Tengo varios amigos que han pasado sosegadamente, sin trauma,
del papel a la tableta de lectura. Me cuentan maravillas que de cualquier
manera intuyo debido a que no estoy tan lejos de ese mundo: los libros cuestan
menos, no tienes que esperar a que lleguen sino que los descargas de inmediato,
no acumulan polvo, no son agobiantes en las mudanzas, puedes tener bibliotecas
enteras a merced tanto de libros con derechos como de piratas, puedes leer en
la noche sin necesidad de lámpara, son portátiles al grado de que puedes cargar
con una biblioteca entera a la playa o al picnic. Pues sí, los libros digitales
tienen todas esas ventajas y quizá otras menos evidentes, pero sigo prefiriendo
los de papel.
No soy, sin embargo, retrógrado, es decir, no veo mal que los
conversos disfruten libros electrónicos y presuman sus bondades. Me parece, al
contrario, maravilloso que así sea, pues un apasionado de esos soportes al
final de cuentas hace lo importante: lee. Hago lo mismo que ellos, debo
aclarar, pero básicamente cuando se trata de periódicos y revistas. Todos los
días leo artículos, columnas, reseñas, crónicas, ensayos y demás en pantallas
chicas y grandes, pero el material escrito que me toca más profundamente habita
libros en soporte tradicional. Esto significa que no me veo leyendo una novela,
cuentos o poemas en dispositivos luminosos, sino en papel, casi sólo en papel.

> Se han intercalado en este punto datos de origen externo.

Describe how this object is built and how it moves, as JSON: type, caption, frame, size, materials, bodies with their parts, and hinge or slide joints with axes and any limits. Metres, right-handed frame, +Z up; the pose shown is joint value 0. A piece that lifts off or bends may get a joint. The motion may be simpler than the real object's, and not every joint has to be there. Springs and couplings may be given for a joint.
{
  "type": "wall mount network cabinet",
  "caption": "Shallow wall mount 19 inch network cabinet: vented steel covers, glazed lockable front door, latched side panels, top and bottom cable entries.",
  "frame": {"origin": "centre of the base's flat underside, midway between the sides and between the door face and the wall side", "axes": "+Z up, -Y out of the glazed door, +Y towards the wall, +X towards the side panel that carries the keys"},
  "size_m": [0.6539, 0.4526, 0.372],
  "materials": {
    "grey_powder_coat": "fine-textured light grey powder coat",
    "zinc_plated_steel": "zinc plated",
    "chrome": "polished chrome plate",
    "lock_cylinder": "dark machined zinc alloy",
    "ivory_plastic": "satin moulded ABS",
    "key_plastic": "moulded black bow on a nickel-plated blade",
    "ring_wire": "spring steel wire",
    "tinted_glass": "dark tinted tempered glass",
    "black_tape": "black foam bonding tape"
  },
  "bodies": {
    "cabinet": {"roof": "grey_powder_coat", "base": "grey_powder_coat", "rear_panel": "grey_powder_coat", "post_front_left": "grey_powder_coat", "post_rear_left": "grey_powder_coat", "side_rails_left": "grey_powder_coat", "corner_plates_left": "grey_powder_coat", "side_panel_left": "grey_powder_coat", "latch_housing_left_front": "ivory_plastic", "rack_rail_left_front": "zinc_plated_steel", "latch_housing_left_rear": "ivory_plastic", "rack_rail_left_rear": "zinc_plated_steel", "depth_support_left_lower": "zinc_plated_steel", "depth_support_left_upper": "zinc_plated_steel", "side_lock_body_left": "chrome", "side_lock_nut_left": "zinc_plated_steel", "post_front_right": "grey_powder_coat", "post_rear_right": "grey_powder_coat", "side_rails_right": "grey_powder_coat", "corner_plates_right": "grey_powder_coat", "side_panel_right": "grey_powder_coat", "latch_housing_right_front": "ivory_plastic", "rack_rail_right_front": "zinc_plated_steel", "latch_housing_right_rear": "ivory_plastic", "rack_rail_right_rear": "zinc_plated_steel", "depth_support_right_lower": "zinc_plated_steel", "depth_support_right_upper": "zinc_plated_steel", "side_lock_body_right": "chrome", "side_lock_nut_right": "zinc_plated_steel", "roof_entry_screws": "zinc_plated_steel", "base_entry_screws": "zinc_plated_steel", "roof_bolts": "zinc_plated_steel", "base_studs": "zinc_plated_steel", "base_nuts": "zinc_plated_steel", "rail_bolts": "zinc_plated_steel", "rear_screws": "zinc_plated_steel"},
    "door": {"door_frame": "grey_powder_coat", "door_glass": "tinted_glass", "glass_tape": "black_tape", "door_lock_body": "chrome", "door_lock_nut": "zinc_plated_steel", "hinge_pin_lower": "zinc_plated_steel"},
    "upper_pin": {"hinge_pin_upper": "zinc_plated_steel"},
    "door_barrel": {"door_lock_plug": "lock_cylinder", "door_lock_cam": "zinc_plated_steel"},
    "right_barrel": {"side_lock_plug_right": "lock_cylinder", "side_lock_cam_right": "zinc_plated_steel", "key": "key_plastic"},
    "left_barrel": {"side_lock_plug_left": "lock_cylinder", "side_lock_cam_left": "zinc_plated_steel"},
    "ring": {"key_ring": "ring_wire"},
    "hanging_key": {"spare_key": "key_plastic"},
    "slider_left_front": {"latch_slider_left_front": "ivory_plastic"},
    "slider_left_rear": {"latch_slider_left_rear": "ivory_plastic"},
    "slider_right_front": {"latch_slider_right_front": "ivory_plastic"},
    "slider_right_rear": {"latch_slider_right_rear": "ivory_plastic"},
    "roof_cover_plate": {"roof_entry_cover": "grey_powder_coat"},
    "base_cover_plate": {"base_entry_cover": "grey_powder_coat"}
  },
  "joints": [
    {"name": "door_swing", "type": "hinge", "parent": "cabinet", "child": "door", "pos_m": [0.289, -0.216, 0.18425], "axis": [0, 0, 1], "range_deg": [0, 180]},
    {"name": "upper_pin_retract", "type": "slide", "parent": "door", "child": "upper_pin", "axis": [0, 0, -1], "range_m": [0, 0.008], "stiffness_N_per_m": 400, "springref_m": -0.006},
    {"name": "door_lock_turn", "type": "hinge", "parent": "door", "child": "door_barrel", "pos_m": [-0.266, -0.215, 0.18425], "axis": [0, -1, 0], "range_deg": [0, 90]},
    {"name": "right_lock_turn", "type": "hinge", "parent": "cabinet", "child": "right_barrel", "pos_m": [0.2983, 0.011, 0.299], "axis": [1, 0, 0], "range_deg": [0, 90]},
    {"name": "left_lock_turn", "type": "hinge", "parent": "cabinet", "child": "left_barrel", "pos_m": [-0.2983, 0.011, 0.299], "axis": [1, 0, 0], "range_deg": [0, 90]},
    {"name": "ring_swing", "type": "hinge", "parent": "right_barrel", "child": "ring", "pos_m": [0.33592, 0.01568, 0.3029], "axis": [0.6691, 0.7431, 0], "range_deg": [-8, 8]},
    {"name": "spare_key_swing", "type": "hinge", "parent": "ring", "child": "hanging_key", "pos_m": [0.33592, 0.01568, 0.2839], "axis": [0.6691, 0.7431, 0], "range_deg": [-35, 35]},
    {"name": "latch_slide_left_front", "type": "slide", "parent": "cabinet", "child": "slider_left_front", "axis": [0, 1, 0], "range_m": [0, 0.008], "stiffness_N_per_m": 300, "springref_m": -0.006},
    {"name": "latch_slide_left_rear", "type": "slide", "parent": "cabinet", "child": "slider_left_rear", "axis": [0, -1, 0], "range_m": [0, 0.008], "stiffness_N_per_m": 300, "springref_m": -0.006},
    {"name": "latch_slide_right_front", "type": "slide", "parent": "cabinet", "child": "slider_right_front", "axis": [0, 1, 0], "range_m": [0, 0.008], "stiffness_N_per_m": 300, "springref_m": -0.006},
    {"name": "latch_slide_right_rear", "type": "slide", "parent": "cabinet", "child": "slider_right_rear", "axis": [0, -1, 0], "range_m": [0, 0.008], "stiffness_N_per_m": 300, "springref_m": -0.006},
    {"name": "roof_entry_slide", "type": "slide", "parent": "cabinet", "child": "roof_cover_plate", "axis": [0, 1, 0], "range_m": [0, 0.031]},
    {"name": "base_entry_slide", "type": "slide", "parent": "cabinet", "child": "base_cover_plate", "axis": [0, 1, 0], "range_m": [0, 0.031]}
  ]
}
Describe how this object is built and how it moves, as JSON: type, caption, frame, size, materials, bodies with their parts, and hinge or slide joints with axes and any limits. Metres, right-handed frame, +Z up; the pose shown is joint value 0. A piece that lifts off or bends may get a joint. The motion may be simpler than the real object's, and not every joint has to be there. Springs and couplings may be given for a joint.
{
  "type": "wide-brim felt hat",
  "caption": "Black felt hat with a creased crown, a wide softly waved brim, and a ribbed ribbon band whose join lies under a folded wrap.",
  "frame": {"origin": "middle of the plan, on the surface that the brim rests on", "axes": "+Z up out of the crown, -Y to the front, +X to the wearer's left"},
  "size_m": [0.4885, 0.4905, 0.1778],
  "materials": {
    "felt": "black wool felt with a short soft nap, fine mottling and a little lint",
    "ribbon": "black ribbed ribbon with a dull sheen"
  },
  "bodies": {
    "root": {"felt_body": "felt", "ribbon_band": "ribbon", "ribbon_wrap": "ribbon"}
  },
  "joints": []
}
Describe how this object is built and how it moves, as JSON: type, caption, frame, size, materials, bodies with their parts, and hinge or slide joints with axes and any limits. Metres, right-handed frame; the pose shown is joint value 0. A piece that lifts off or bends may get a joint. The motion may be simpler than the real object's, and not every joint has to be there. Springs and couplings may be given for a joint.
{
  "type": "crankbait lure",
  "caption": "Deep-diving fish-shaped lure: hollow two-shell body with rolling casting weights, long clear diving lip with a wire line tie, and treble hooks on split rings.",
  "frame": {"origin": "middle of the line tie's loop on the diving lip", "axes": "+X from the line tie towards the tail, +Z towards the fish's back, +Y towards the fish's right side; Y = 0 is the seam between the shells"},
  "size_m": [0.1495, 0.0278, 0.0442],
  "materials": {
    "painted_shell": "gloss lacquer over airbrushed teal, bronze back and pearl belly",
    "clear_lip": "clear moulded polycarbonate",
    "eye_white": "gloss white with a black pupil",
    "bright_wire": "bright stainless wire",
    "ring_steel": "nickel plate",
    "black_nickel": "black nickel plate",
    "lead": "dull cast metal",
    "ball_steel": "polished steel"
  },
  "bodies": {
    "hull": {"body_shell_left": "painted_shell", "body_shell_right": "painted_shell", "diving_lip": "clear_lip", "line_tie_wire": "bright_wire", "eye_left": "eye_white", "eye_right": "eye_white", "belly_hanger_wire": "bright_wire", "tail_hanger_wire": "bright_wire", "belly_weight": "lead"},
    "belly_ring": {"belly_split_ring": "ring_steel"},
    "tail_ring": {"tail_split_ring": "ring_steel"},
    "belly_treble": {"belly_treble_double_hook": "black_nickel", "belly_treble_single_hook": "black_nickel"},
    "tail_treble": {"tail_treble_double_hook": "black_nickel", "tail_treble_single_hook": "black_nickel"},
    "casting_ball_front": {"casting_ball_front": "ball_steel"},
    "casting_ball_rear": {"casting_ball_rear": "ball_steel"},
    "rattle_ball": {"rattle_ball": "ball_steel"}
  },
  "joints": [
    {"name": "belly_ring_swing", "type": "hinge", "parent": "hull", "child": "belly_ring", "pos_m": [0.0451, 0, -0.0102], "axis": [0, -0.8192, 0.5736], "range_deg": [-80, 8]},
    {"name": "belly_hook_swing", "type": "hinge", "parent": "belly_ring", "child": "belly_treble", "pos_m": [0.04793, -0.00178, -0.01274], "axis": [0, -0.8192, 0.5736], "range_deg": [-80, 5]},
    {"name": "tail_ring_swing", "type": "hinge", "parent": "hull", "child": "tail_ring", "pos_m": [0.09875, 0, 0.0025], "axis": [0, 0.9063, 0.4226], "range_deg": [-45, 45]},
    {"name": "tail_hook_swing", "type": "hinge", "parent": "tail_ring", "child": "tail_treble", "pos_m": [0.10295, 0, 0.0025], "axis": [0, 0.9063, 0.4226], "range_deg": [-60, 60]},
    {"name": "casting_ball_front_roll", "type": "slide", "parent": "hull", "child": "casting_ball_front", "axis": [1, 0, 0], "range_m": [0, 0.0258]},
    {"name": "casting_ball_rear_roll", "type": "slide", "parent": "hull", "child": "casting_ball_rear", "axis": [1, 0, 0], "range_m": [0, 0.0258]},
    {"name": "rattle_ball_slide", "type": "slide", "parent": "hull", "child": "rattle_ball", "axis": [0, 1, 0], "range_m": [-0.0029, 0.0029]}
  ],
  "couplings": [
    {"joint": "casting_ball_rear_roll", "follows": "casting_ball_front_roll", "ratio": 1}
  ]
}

En los años que cubren de 1993 (cuando compré y usé mi
primera computadora) al presente no me he dejado persuadir por el libro
literario electrónico. Supongo que para mí llegó tarde, que cuando comenzó la
lectura digital yo ya estaba hechizado por las letras de tinta. En estos días
descubrí una explicación que me ayuda a responder(me). La da Gonzalo Celorio
(Ciudad de México, 1948) en su libro De
la carrera de la edad (FCE, 2018, p. 167), tomo I que compila sus textos de
carácter, sobre todo, ensayístico. Dice el autor de Amor propio: “… desde entonces [desde la niñez, cuando comenzó a
sentir el deseo de que fueran suyos los libros que leía], sin padecer las
obsesiones del bibliófilo que se afana en encontrar tal o cual edición de una
determinada obra y en ocasiones llega a olvidarse del contenido por el gusto
que le provoca el continente, he adquirido el vicio de los libros. El deseo de
posesión puede ser mayor aun que el interés específico que la obra me despierte
o que la posibilidad real de su lectura. Precisamente por eso se trata de un
vicio y no de una virtud”.
Sí, es un vicio, y miren si no: hace pocos días me mudé de
departamento y a medio trance, mientras guardaba y trasladaba libros, con
lumbalgia y otros malestares atañederos al esfuerzo y a la edad, los maldije.
Luego, ya acomodados en su vistoso espacio nuevo, celebré tenerlos a la mano y
poder leerlos, releerlos, saber que en silencio me acompañan.